This Premier League season has been filled with inconsistencies, mixed performances, injuries, absences, and missed opportunities for Arsenal. Frustrated fans have seen points lost in key games, the 1-1 draw with Burnley being the latest and although I agree that Arsenal were victims of the officials, football’s inept technology, and the foggy interpretation of its regulations, you have to blame the players for failing to do their jobs.
There were enough chances to kill off a dogged Burnley and perhaps a score of 2-6 would have been just, but squandered chances meant another two points lost. Quite what Mikel Arteta can do with this eclectic mix of skills as they clatter through the fixture list is a mystery. If possession isn’t made to count and the ball doesn’t end up in the net, a mid-table finish this season is, perhaps, all Arsenal deserves.
There may still be worse to come depending on the result of the NLD which is purely academic at the moment, but fans will feel that Arteta must win this battle just to save face or to reassure fans that the side still has some semblance of purpose or pride left.
Of course, the players aren’t doing it on purpose and they haven’t always had their share of luck, but there are still many major flaws in the Arteta prototype and its ability to play out from the back with confidence and purpose continues to haunt Arsenal frequently this season.
Leno’s decision to pass to Xhaka was suicidal given his position with Burnley players in advanced positions and Xhaka’s botched pass can only be the result of him not looking up when he tried to pass to David Luiz. As is so often with Xhaka, he occasionally has the attention of a four-year-old child noticing a sweet shop on the other side of the road, failing to notice the traffic in between but this draw wasn’t his alone, some performances simply weren’t good enough.

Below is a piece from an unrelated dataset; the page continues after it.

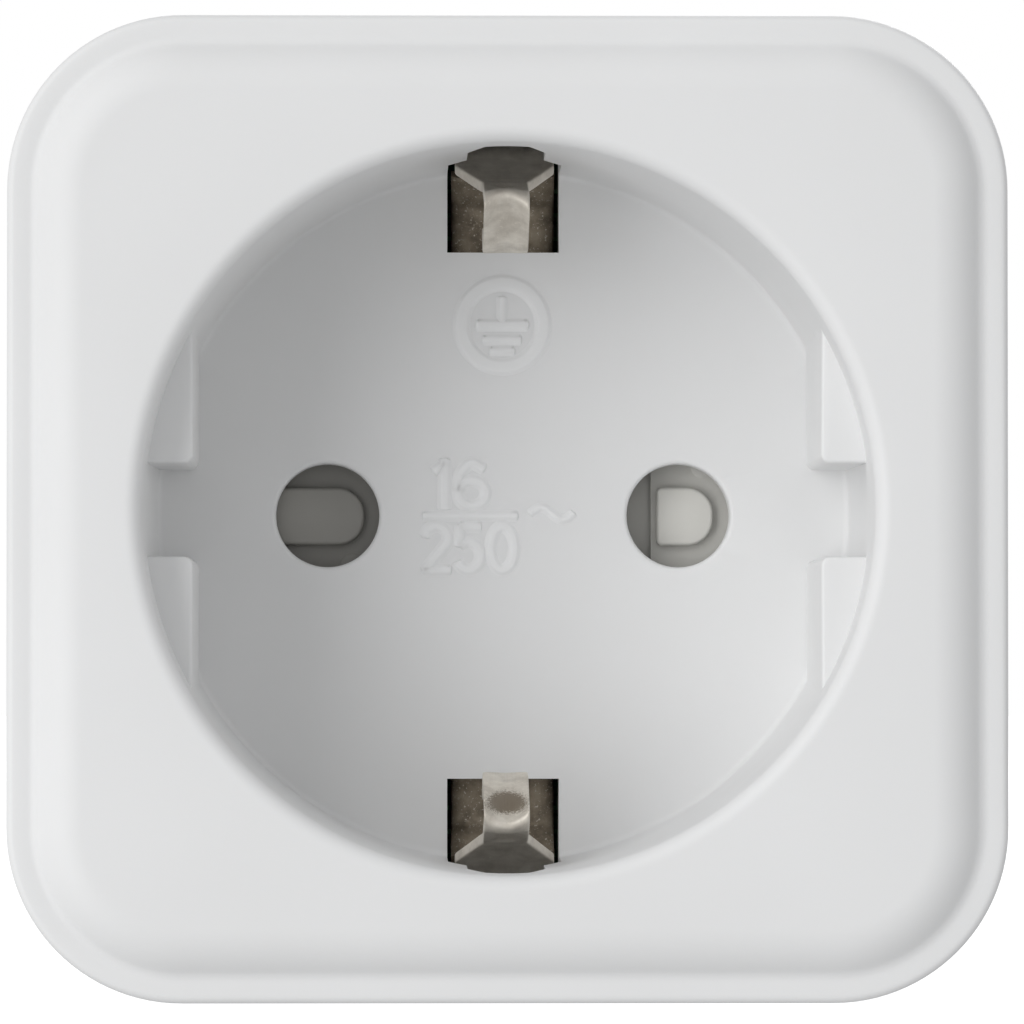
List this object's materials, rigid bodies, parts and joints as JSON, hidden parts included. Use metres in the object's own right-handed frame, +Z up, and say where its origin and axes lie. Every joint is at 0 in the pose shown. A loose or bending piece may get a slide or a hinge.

The players that Arteta has relied on for so long just couldn’t deliver including Tierney and Saka who were both fairly quiet. Saka had a chance which was of his own making but it narrowly went wide. Had it gone in, Arsenal may not have laboured so against a Burnley side’s intent on grabbing whatever points were available.
Aubameyang still struggles to make his presence count against stubborn defences and some think that he is “a left-wing, cut in, one-trick pony” and his goals tend to support the theory, even if it’s a tad harsh and reactionary. Odegaard is like an artist at his easel, his talent is obvious but he toils over his work and only occasionally convinces himself that he has any ability at all. Ceballos and Odegaard share a bench at Real Madrid and at times, it’s abundantly clear why.
This is the problem with the loan deal for me, it’s the players or their club’s ability to cash in their chips regardless of where the roulette wheel stops. At the end of the season, Arsenal will have assisted Madrid to re-evaluate the pair and ensure that their club employ them by adding them to their already bulging ranks or selling them in for an unrealistic sum.
The players themselves can choose to turn their backs on Arteta knowing that their stay was the equivalent of a gap year or in the case of Ceballos, two. Really, what is the point of sense of the loan player if it weren’t due to depleted finances?
Arsenal’s engine also isn’t up to scratch and the components either don’t fit well or are completely at odds with each other, which tends to make Arsenal look incredibly poor or average in several fixtures. Four managers (Wenger, Emery, Ljungberg, and Arteta) have been unable to resolve the well-worn blueprint of the high press and space suffocation which sees Arsenal capitulate and roll over to much weaker opposition.
The tactics change, the faces alternate but the problem remains the same and at the heart of the problem is the pairing in central defence that is constantly changing. Cite injuries if you like to make yourself feel better, but Arteta doesn’t appear to know his best pair because they all have their flaws from lack of pace, awareness, and cohesion.
One can easily compare this Arsenal side to Frankenstein’s monster, at times functional, cumbersome and awkward, with the potential to do good things but desperately confused by the assorted parts and what it should or wants to be.
Yes, it’s early days, I get that, and time is required, probably three or four more seasons of this but I’m just pointing out what we all see every week and try to gloss over as loyal fans. It’s a collective failure of its parts and there is no quick fix.